TASK STATEMENT>
Reproduce the data exactly.

START GIVEN MATERIAL

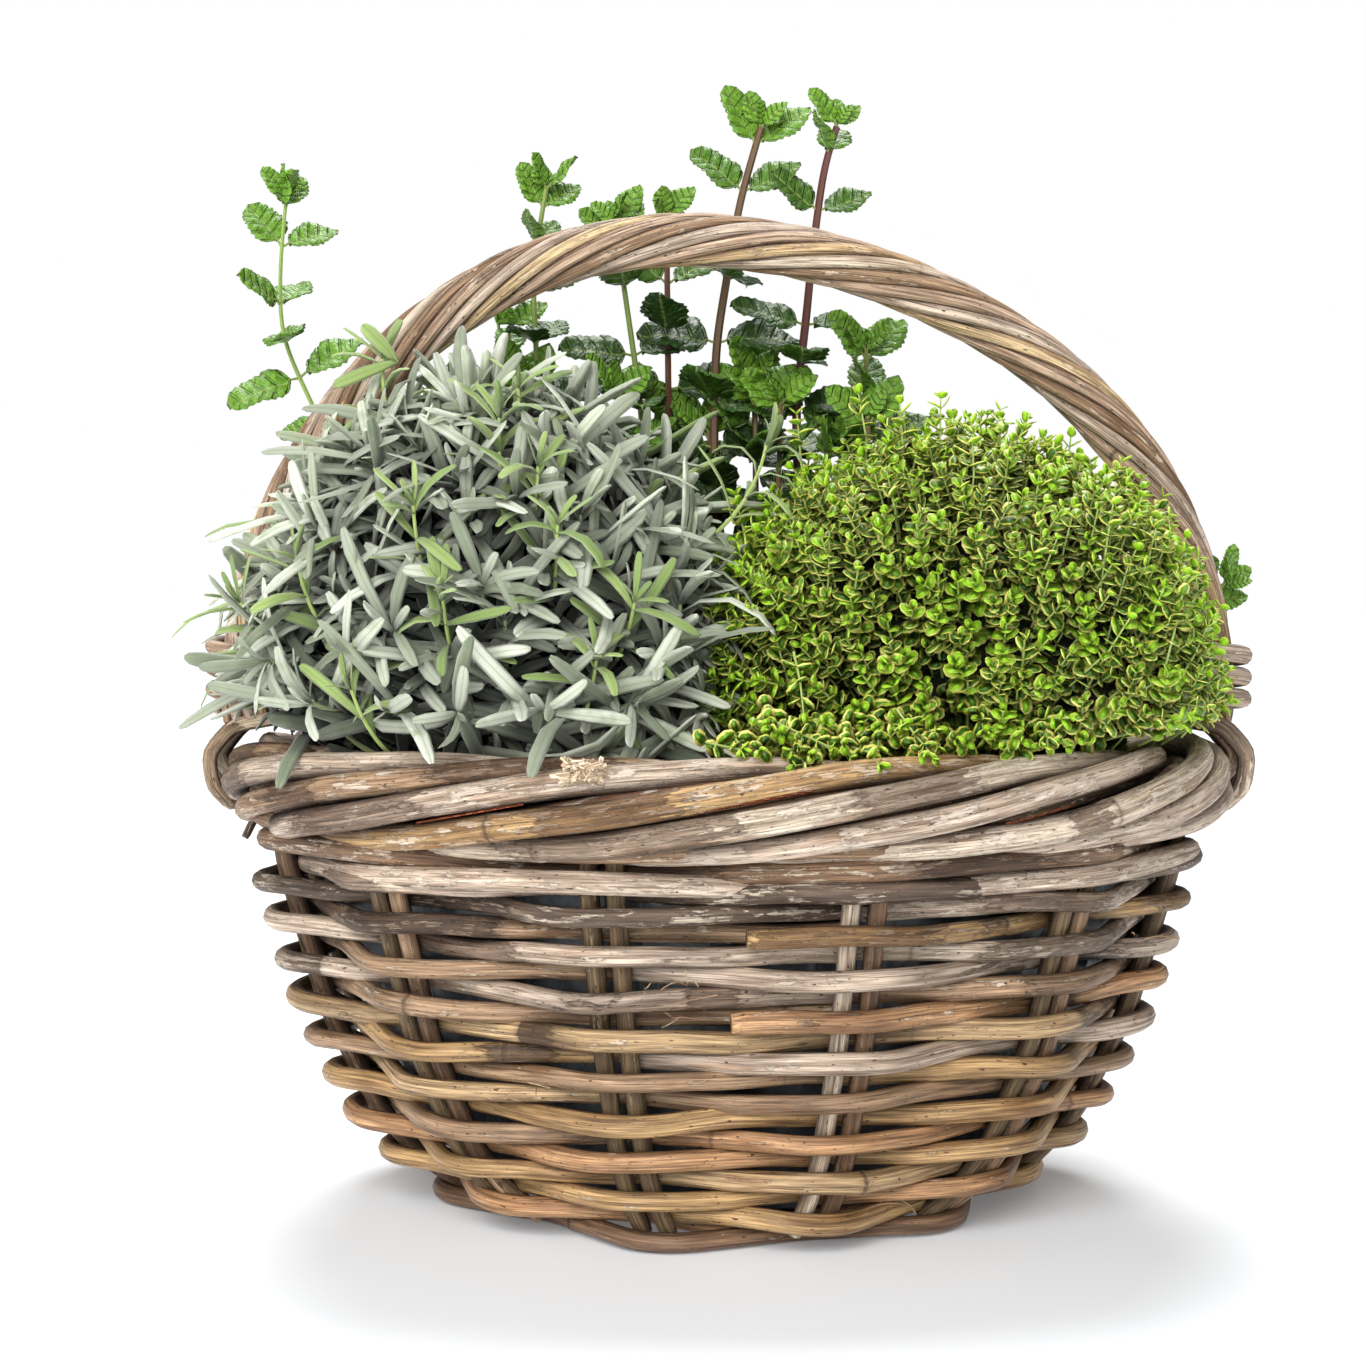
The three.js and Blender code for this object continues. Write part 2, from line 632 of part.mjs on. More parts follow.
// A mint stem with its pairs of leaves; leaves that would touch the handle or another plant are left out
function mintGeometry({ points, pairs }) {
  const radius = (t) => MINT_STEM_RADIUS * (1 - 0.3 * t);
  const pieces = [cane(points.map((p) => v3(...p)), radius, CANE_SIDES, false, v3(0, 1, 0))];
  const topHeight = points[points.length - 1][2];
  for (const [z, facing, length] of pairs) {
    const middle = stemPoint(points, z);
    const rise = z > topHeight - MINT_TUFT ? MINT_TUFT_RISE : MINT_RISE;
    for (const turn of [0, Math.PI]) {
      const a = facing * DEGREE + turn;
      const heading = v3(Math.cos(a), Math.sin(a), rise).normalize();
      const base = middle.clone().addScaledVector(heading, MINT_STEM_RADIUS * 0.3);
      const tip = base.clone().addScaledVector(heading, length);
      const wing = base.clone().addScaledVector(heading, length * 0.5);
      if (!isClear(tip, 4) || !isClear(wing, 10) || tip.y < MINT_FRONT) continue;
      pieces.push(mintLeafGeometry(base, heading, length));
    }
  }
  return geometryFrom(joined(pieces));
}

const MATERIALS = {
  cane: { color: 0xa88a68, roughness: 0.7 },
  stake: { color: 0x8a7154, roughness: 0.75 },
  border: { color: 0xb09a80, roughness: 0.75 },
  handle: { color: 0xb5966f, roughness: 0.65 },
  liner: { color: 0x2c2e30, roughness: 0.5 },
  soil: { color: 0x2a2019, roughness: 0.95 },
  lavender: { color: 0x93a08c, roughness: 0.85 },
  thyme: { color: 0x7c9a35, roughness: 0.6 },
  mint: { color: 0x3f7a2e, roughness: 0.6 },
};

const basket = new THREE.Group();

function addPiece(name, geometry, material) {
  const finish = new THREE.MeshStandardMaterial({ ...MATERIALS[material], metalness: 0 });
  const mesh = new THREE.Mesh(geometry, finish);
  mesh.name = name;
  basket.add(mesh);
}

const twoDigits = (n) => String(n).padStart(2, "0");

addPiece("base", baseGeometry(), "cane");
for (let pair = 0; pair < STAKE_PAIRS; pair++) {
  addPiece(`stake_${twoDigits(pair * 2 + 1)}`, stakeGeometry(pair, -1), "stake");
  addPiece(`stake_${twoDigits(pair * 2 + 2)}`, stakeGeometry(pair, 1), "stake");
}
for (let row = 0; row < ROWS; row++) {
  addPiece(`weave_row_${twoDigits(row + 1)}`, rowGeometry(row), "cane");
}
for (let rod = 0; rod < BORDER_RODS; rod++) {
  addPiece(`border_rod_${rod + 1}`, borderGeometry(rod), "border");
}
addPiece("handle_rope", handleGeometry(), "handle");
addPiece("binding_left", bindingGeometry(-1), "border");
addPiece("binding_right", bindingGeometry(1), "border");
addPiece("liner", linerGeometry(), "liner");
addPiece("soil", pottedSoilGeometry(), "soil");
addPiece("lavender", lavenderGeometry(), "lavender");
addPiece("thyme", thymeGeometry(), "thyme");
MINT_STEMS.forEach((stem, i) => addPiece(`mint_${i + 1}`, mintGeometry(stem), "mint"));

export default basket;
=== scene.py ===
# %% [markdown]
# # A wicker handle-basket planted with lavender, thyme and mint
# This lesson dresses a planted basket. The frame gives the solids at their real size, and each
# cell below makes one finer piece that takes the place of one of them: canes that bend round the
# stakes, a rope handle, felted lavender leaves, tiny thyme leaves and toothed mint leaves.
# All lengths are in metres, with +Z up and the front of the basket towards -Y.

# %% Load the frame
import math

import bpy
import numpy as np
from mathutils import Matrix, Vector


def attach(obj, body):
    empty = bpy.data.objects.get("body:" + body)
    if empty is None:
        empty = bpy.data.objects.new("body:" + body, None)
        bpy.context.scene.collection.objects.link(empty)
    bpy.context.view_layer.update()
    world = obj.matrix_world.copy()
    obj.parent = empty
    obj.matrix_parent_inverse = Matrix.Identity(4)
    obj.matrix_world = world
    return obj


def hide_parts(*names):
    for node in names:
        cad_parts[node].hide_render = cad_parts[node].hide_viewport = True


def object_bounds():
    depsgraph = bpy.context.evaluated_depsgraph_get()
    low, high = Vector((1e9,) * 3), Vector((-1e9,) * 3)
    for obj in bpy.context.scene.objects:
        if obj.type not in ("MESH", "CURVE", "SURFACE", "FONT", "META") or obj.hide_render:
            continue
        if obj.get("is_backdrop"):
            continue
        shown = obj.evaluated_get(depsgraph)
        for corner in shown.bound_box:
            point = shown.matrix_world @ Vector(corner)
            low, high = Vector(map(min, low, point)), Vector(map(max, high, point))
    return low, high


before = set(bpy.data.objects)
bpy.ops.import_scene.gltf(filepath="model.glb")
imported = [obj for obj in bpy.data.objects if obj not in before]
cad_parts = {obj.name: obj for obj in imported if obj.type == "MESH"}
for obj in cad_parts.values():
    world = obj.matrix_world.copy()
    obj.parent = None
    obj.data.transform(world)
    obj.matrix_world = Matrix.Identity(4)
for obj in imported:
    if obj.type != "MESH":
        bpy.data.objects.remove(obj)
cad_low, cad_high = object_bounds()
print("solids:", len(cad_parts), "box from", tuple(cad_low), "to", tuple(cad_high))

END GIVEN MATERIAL

ANSWER FOR THIS EXERCISE>
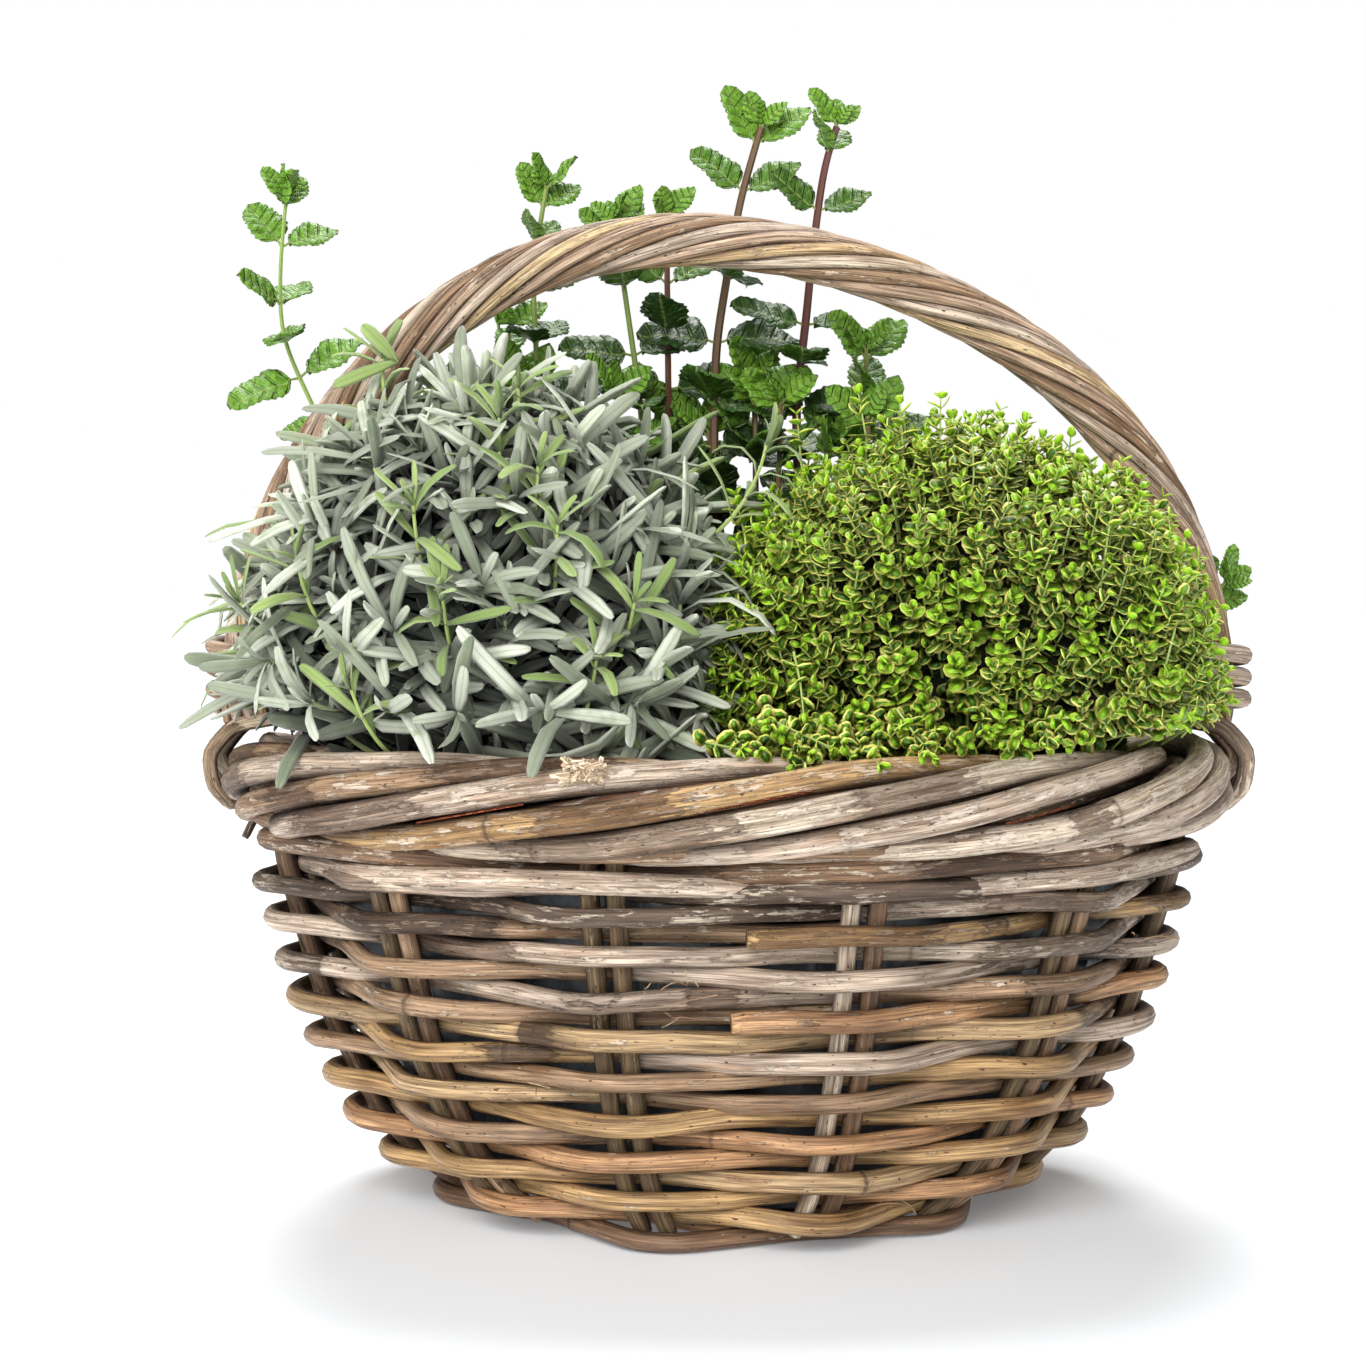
The three.js and Blender code for this object continues. Write part 2, from line 632 of part.mjs on. More parts follow.
// A mint stem with its pairs of leaves; leaves that would touch the handle or another plant are left out
function mintGeometry({ points, pairs }) {
  const radius = (t) => MINT_STEM_RADIUS * (1 - 0.3 * t);
  const pieces = [cane(points.map((p) => v3(...p)), radius, CANE_SIDES, false, v3(0, 1, 0))];
  const topHeight = points[points.length - 1][2];
  for (const [z, facing, length] of pairs) {
    const middle = stemPoint(points, z);
    const rise = z > topHeight - MINT_TUFT ? MINT_TUFT_RISE : MINT_RISE;
    for (const turn of [0, Math.PI]) {
      const a = facing * DEGREE + turn;
      const heading = v3(Math.cos(a), Math.sin(a), rise).normalize();
      const base = middle.clone().addScaledVector(heading, MINT_STEM_RADIUS * 0.3);
      const tip = base.clone().addScaledVector(heading, length);
      const wing = base.clone().addScaledVector(heading, length * 0.5);
      if (!isClear(tip, 4) || !isClear(wing, 10) || tip.y < MINT_FRONT) continue;
      pieces.push(mintLeafGeometry(base, heading, length));
    }
  }
  return geometryFrom(joined(pieces));
}

const MATERIALS = {
  cane: { color: 0xa88a68, roughness: 0.7 },
  stake: { color: 0x8a7154, roughness: 0.75 },
  border: { color: 0xb09a80, roughness: 0.75 },
  handle: { color: 0xb5966f, roughness: 0.65 },
  liner: { color: 0x2c2e30, roughness: 0.5 },
  soil: { color: 0x2a2019, roughness: 0.95 },
  lavender: { color: 0x93a08c, roughness: 0.85 },
  thyme: { color: 0x7c9a35, roughness: 0.6 },
  mint: { color: 0x3f7a2e, roughness: 0.6 },
};

const basket = new THREE.Group();

function addPiece(name, geometry, material) {
  const finish = new THREE.MeshStandardMaterial({ ...MATERIALS[material], metalness: 0 });
  const mesh = new THREE.Mesh(geometry, finish);
  mesh.name = name;
  basket.add(mesh);
}

const twoDigits = (n) => String(n).padStart(2, "0");

addPiece("base", baseGeometry(), "cane");
for (let pair = 0; pair < STAKE_PAIRS; pair++) {
  addPiece(`stake_${twoDigits(pair * 2 + 1)}`, stakeGeometry(pair, -1), "stake");
  addPiece(`stake_${twoDigits(pair * 2 + 2)}`, stakeGeometry(pair, 1), "stake");
}
for (let row = 0; row < ROWS; row++) {
  addPiece(`weave_row_${twoDigits(row + 1)}`, rowGeometry(row), "cane");
}
for (let rod = 0; rod < BORDER_RODS; rod++) {
  addPiece(`border_rod_${rod + 1}`, borderGeometry(rod), "border");
}
addPiece("handle_rope", handleGeometry(), "handle");
addPiece("binding_left", bindingGeometry(-1), "border");
addPiece("binding_right", bindingGeometry(1), "border");
addPiece("liner", linerGeometry(), "liner");
addPiece("soil", pottedSoilGeometry(), "soil");
addPiece("lavender", lavenderGeometry(), "lavender");
addPiece("thyme", thymeGeometry(), "thyme");
MINT_STEMS.forEach((stem, i) => addPiece(`mint_${i + 1}`, mintGeometry(stem), "mint"));

export default basket;
=== scene.py ===
# %% [markdown]
# # A wicker handle-basket planted with lavender, thyme and mint
# This lesson dresses a planted basket. The frame gives the solids at their real size, and each
# cell below makes one finer piece that takes the place of one of them: canes that bend round the
# stakes, a rope handle, felted lavender leaves, tiny thyme leaves and toothed mint leaves.
# All lengths are in metres, with +Z up and the front of the basket towards -Y.

# %% Load the frame
import math

import bpy
import numpy as np
from mathutils import Matrix, Vector


def attach(obj, body):
    empty = bpy.data.objects.get("body:" + body)
    if empty is None:
        empty = bpy.data.objects.new("body:" + body, None)
        bpy.context.scene.collection.objects.link(empty)
    bpy.context.view_layer.update()
    world = obj.matrix_world.copy()
    obj.parent = empty
    obj.matrix_parent_inverse = Matrix.Identity(4)
    obj.matrix_world = world
    return obj


def hide_parts(*names):
    for node in names:
        cad_parts[node].hide_render = cad_parts[node].hide_viewport = True


def object_bounds():
    depsgraph = bpy.context.evaluated_depsgraph_get()
    low, high = Vector((1e9,) * 3), Vector((-1e9,) * 3)
    for obj in bpy.context.scene.objects:
        if obj.type not in ("MESH", "CURVE", "SURFACE", "FONT", "META") or obj.hide_render:
            continue
        if obj.get("is_backdrop"):
            continue
        shown = obj.evaluated_get(depsgraph)
        for corner in shown.bound_box:
            point = shown.matrix_world @ Vector(corner)
            low, high = Vector(map(min, low, point)), Vector(map(max, high, point))
    return low, high


before = set(bpy.data.objects)
bpy.ops.import_scene.gltf(filepath="model.glb")
imported = [obj for obj in bpy.data.objects if obj not in before]
cad_parts = {obj.name: obj for obj in imported if obj.type == "MESH"}
for obj in cad_parts.values():
    world = obj.matrix_world.copy()
    obj.parent = None
    obj.data.transform(world)
    obj.matrix_world = Matrix.Identity(4)
for obj in imported:
    if obj.type != "MESH":
        bpy.data.objects.remove(obj)
cad_low, cad_high = object_bounds()
print("solids:", len(cad_parts), "box from", tuple(cad_low), "to", tuple(cad_high))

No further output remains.